*COLLECTED DATA:*

==========

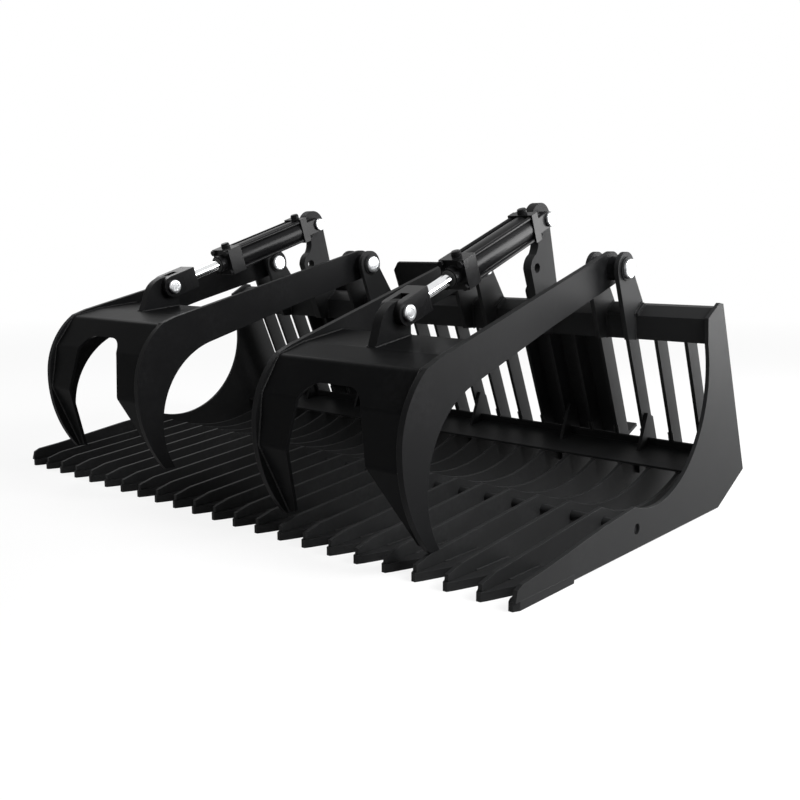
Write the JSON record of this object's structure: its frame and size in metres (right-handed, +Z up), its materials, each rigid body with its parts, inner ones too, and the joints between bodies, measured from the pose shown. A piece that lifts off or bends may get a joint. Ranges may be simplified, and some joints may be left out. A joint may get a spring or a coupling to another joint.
{
  "type": "grapple bucket",
  "caption": "Wide skeleton rock bucket of steel ribs with two hydraulic grapple claws hinged on its top rail, for a skid-steer loader.",
  "frame": {"origin": "on the ground, under the middle of the part's footprint", "axes": "+X across to the right seen from the cutting edge, +Y to the loader, +Z up"},
  "size_m": [1.8256, 1.1782, 0.792],
  "materials": {
    "paint": "semi-gloss black",
    "chrome": "polished",
    "zinc": "zinc plated"
  },
  "bodies": {
    "bucket": {"side_plate_left": "paint", "side_plate_right": "paint", "tine_01": "paint", "tine_02": "paint", "tine_03": "paint", "tine_04": "paint", "tine_05": "paint", "tine_06": "paint", "tine_07": "paint", "tine_08": "paint", "tine_09": "paint", "tine_10": "paint", "tine_11": "paint", "tine_12": "paint", "tine_13": "paint", "tine_14": "paint", "tine_15": "paint", "tine_16": "paint", "tine_17": "paint", "tine_18": "paint", "tine_19": "paint", "tine_20": "paint", "tine_21": "paint", "cutting_edge": "paint", "uprights": "paint", "top_rail": "paint", "cross_rod": "paint", "gussets": "paint", "heel_strip": "paint", "ears": "paint", "hinge_pins": "zinc", "bracket_left": "paint", "bracket_right": "paint", "base_pins": "zinc", "mount_plate_left": "paint", "mount_plate_right": "paint", "centre_plate": "paint", "rail_bars": "paint"},
    "grapple_left": {"arm_left_outer": "paint", "arm_left_inner": "paint", "hubs_left": "paint", "sheet_left": "paint", "lug_left": "paint"},
    "cylinder_left": {"barrel_left": "paint", "caps_left": "paint", "tie_rods_left": "paint"},
    "rod_body_left": {"rod_left": "chrome", "rod_clevis_left": "paint", "rod_pin_left": "zinc"},
    "grapple_right": {"arm_right_outer": "paint", "arm_right_inner": "paint", "hubs_right": "paint", "sheet_right": "paint", "lug_right": "paint"},
    "cylinder_right": {"barrel_right": "paint", "caps_right": "paint", "tie_rods_right": "paint"},
    "rod_body_right": {"rod_right": "chrome", "rod_clevis_right": "paint", "rod_pin_right": "zinc"}
  },
  "joints": [
    {"name": "grapple_left_hinge", "type": "hinge", "parent": "bucket", "child": "grapple_left", "pos_m": [-0.44, 0.24105, 0.622], "axis": [-1, 0, 0], "range_deg": [-3.5, 41.5]},
    {"name": "cylinder_left_swing", "type": "hinge", "parent": "bucket", "child": "cylinder_left", "pos_m": [-0.44, 0.23905, 0.748], "axis": [-1, 0, 0], "range_deg": [-3.8, 41.8]},
    {"name": "rod_left_slide", "type": "slide", "parent": "cylinder_left", "child": "rod_body_left", "axis": [0, -0.9514, -0.308], "range_m": [-0.0898, 0.008]},
    {"name": "grapple_right_hinge", "type": "hinge", "parent": "bucket", "child": "grapple_right", "pos_m": [0.44, 0.24105, 0.622], "axis": [-1, 0, 0], "range_deg": [0, 45]},
    {"name": "cylinder_right_swing", "type": "hinge", "parent": "bucket", "child": "cylinder_right", "pos_m": [0.44, 0.23905, 0.748], "axis": [-1, 0, 0], "range_deg": [0, 44.9]},
    {"name": "rod_right_slide", "type": "slide", "parent": "cylinder_right", "child": "rod_body_right", "axis": [0, -0.9323, -0.3616], "range_m": [-0.097, 0]}
  ],
  "couplings": [
    {"joint": "cylinder_left_swing", "follows": "grapple_left_hinge", "ratio": 1.0005},
    {"joint": "rod_left_slide", "follows": "grapple_left_hinge", "m_per_rad": -0.12335},
    {"joint": "cylinder_right_swing", "follows": "grapple_right_hinge", "ratio": 0.99302},
    {"joint": "rod_right_slide", "follows": "grapple_right_hinge", "m_per_rad": -0.12285}
  ]
}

==========

*WRITTEN INSTRUCTION:*
Your task is to repeat each line of the material exactly.

*WRITTEN REPLY:*
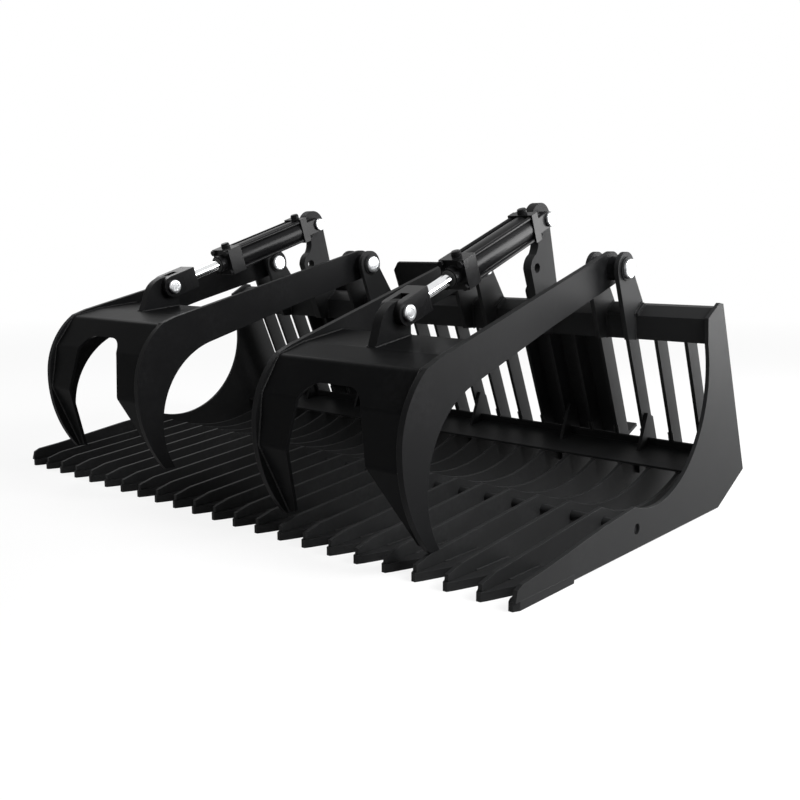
Write the JSON record of this object's structure: its frame and size in metres (right-handed, +Z up), its materials, each rigid body with its parts, inner ones too, and the joints between bodies, measured from the pose shown. A piece that lifts off or bends may get a joint. Ranges may be simplified, and some joints may be left out. A joint may get a spring or a coupling to another joint.
{
  "type": "grapple bucket",
  "caption": "Wide skeleton rock bucket of steel ribs with two hydraulic grapple claws hinged on its top rail, for a skid-steer loader.",
  "frame": {"origin": "on the ground, under the middle of the part's footprint", "axes": "+X across to the right seen from the cutting edge, +Y to the loader, +Z up"},
  "size_m": [1.8256, 1.1782, 0.792],
  "materials": {
    "paint": "semi-gloss black",
    "chrome": "polished",
    "zinc": "zinc plated"
  },
  "bodies": {
    "bucket": {"side_plate_left": "paint", "side_plate_right": "paint", "tine_01": "paint", "tine_02": "paint", "tine_03": "paint", "tine_04": "paint", "tine_05": "paint", "tine_06": "paint", "tine_07": "paint", "tine_08": "paint", "tine_09": "paint", "tine_10": "paint", "tine_11": "paint", "tine_12": "paint", "tine_13": "paint", "tine_14": "paint", "tine_15": "paint", "tine_16": "paint", "tine_17": "paint", "tine_18": "paint", "tine_19": "paint", "tine_20": "paint", "tine_21": "paint", "cutting_edge": "paint", "uprights": "paint", "top_rail": "paint", "cross_rod": "paint", "gussets": "paint", "heel_strip": "paint", "ears": "paint", "hinge_pins": "zinc", "bracket_left": "paint", "bracket_right": "paint", "base_pins": "zinc", "mount_plate_left": "paint", "mount_plate_right": "paint", "centre_plate": "paint", "rail_bars": "paint"},
    "grapple_left": {"arm_left_outer": "paint", "arm_left_inner": "paint", "hubs_left": "paint", "sheet_left": "paint", "lug_left": "paint"},
    "cylinder_left": {"barrel_left": "paint", "caps_left": "paint", "tie_rods_left": "paint"},
    "rod_body_left": {"rod_left": "chrome", "rod_clevis_left": "paint", "rod_pin_left": "zinc"},
    "grapple_right": {"arm_right_outer": "paint", "arm_right_inner": "paint", "hubs_right": "paint", "sheet_right": "paint", "lug_right": "paint"},
    "cylinder_right": {"barrel_right": "paint", "caps_right": "paint", "tie_rods_right": "paint"},
    "rod_body_right": {"rod_right": "chrome", "rod_clevis_right": "paint", "rod_pin_right": "zinc"}
  },
  "joints": [
    {"name": "grapple_left_hinge", "type": "hinge", "parent": "bucket", "child": "grapple_left", "pos_m": [-0.44, 0.24105, 0.622], "axis": [-1, 0, 0], "range_deg": [-3.5, 41.5]},
    {"name": "cylinder_left_swing", "type": "hinge", "parent": "bucket", "child": "cylinder_left", "pos_m": [-0.44, 0.23905, 0.748], "axis": [-1, 0, 0], "range_deg": [-3.8, 41.8]},
    {"name": "rod_left_slide", "type": "slide", "parent": "cylinder_left", "child": "rod_body_left", "axis": [0, -0.9514, -0.308], "range_m": [-0.0898, 0.008]},
    {"name": "grapple_right_hinge", "type": "hinge", "parent": "bucket", "child": "grapple_right", "pos_m": [0.44, 0.24105, 0.622], "axis": [-1, 0, 0], "range_deg": [0, 45]},
    {"name": "cylinder_right_swing", "type": "hinge", "parent": "bucket", "child": "cylinder_right", "pos_m": [0.44, 0.23905, 0.748], "axis": [-1, 0, 0], "range_deg": [0, 44.9]},
    {"name": "rod_right_slide", "type": "slide", "parent": "cylinder_right", "child": "rod_body_right", "axis": [0, -0.9323, -0.3616], "range_m": [-0.097, 0]}
  ],
  "couplings": [
    {"joint": "cylinder_left_swing", "follows": "grapple_left_hinge", "ratio": 1.0005},
    {"joint": "rod_left_slide", "follows": "grapple_left_hinge", "m_per_rad": -0.12335},
    {"joint": "cylinder_right_swing", "follows": "grapple_right_hinge", "ratio": 0.99302},
    {"joint": "rod_right_slide", "follows": "grapple_right_hinge", "m_per_rad": -0.12285}
  ]
}